Scripts that build objects:
(begin)

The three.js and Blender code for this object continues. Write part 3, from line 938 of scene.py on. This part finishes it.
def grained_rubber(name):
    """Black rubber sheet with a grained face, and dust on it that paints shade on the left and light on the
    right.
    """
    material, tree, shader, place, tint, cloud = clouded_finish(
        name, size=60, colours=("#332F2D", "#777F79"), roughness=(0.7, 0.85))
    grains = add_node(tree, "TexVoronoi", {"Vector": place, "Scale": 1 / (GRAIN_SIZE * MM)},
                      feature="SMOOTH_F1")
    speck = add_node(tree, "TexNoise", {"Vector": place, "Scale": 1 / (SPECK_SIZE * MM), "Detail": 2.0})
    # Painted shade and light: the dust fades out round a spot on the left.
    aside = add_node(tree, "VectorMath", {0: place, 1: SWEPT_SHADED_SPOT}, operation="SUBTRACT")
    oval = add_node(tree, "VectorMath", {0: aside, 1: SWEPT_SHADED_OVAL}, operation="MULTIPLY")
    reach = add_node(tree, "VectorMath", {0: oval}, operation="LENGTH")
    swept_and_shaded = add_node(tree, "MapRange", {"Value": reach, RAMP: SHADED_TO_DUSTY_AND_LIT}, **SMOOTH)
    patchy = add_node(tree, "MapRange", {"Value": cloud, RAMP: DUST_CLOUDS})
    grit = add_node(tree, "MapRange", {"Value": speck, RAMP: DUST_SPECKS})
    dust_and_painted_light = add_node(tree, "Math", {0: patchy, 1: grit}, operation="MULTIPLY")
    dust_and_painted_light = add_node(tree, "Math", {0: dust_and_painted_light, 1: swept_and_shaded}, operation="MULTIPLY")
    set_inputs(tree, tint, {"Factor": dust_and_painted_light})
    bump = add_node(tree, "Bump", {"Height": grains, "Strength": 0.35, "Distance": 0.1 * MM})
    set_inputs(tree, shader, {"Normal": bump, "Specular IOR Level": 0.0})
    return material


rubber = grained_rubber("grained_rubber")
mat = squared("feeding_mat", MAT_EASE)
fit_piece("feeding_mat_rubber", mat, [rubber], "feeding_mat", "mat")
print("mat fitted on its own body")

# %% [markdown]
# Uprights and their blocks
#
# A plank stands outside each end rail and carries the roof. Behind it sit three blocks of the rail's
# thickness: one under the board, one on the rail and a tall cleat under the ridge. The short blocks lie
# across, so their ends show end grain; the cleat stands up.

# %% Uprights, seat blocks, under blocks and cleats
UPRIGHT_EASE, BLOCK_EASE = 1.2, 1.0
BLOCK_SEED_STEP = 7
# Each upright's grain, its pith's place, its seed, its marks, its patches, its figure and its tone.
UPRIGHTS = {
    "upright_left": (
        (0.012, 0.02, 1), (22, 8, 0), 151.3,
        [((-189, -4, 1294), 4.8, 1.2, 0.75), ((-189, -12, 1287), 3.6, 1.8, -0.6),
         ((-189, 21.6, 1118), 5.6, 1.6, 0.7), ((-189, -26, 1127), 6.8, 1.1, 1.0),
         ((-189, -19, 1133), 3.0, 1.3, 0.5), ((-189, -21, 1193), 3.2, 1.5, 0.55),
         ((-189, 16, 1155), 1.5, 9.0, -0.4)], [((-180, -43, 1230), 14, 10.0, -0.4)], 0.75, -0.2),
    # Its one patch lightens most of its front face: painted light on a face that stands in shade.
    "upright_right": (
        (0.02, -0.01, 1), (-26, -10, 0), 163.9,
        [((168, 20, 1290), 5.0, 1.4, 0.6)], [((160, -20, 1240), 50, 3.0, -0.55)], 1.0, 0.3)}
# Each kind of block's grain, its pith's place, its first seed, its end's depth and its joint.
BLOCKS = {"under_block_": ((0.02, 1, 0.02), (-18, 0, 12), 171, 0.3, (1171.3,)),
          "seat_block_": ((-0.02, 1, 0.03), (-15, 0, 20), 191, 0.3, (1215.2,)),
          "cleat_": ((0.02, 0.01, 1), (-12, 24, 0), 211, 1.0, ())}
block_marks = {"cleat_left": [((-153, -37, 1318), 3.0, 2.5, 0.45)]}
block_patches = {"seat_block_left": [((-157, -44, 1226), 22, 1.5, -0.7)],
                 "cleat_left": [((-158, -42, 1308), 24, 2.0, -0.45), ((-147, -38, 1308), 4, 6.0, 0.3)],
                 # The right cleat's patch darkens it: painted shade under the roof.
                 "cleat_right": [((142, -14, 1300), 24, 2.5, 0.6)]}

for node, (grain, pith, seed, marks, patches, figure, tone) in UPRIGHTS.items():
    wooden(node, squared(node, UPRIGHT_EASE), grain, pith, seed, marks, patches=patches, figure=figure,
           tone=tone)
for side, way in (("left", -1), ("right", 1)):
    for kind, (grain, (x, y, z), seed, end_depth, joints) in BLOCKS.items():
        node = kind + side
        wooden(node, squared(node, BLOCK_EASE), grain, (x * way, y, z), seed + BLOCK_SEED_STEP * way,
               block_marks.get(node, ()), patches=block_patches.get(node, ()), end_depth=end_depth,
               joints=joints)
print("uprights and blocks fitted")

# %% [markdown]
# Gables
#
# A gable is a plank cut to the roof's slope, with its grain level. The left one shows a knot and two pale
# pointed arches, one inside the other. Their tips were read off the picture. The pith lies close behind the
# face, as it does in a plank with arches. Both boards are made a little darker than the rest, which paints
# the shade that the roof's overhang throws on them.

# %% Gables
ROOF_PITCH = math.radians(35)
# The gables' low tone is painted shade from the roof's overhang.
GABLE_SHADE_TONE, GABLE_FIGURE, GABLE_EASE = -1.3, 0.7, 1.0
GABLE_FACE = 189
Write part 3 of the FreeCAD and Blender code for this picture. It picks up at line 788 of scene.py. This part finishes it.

(end)

Where does the word "Write" appear? Return each line that holds it.

(Response to this exercise)
The three.js and Blender code for this object continues. Write part 3, from line 938 of scene.py on. This part finishes it.
Write part 3 of the FreeCAD and Blender code for this picture. It picks up at line 788 of scene.py. This part finishes it.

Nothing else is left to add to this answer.